With these principles, I hope the model is now actually useful - clear, complete and actionable. It should be possible to take every form of testing you can think of, decide what layer it belongs to, and therefore where and when it should execute.
Building up this pyramid will take time, and at first, expanding the higher layers will pay off much more than the lower layers. But these are diminishing returns. That’s why so many teams come up with an upside down pyramid that takes hours to run and still lets many bugs through. It’s so tempting to just add another end to end test. Don’t fall into that trap. Follow the above principles, and turn the pyramid the right way up.
Built to be testable
I have one final observation about all this: If, despite your best effort, you can’t seem to push test coverage down the pyramid, you may need to revisit your architecture, or even technology choices. Testability entirely depends of how your system is built.

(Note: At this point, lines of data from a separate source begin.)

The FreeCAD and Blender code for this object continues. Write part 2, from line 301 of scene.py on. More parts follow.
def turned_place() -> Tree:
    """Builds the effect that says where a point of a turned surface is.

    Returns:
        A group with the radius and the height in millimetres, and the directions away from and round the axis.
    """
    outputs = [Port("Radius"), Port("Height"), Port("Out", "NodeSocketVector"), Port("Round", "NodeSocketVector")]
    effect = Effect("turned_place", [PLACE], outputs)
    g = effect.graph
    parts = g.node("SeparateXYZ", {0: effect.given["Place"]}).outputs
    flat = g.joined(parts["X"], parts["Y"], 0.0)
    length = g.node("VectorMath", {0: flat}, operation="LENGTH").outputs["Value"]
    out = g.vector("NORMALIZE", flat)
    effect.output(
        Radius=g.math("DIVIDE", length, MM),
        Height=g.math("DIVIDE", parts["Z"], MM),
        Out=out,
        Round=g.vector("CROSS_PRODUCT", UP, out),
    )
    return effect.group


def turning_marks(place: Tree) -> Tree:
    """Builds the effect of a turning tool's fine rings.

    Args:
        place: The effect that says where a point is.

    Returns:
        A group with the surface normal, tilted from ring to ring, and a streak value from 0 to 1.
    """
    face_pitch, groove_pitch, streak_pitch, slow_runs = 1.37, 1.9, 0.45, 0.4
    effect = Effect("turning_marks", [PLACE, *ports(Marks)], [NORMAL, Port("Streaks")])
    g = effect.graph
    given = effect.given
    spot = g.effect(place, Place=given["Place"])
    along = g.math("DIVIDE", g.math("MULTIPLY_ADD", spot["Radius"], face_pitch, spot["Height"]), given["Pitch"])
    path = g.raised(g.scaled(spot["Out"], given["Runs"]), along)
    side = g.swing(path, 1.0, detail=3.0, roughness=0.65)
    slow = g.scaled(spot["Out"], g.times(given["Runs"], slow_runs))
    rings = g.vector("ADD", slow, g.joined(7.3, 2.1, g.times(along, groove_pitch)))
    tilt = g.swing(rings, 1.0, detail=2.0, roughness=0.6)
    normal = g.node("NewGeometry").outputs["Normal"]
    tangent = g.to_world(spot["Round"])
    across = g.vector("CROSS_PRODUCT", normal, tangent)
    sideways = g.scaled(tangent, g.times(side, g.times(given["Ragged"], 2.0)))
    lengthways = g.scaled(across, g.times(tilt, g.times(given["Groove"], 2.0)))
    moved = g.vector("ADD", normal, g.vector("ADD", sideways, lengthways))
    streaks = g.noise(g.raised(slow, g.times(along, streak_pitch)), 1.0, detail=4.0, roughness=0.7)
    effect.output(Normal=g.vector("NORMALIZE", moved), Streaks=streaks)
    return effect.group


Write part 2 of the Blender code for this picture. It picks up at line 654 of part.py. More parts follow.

In a system without stubs of external dependencies, achieving reasonably high coverage with automated end to end tests will be difficult and slow. In a system with services sharing state (a database for example), pushing tests from layer 2 down to layer 1 will be difficult. In a codebase with no concept of dependency injection (even a really simple one), moving coverage from functional tests to unit tests will be difficult (and require extensive, messy mocking and stubbing). In a system without contract testing or shared API types ensuring client/server alignment on layer 0, a lot more layer 3 tests will be required to gain the same level of confidence. In a dynamic language with few static guarantees, layer 1 will almost certainly be much larger than layer 0.
I could keep going, but you see the point. Fast reliable testing begins with smart engineering. Hopefully this more specific pyramid will help you make smarter choices.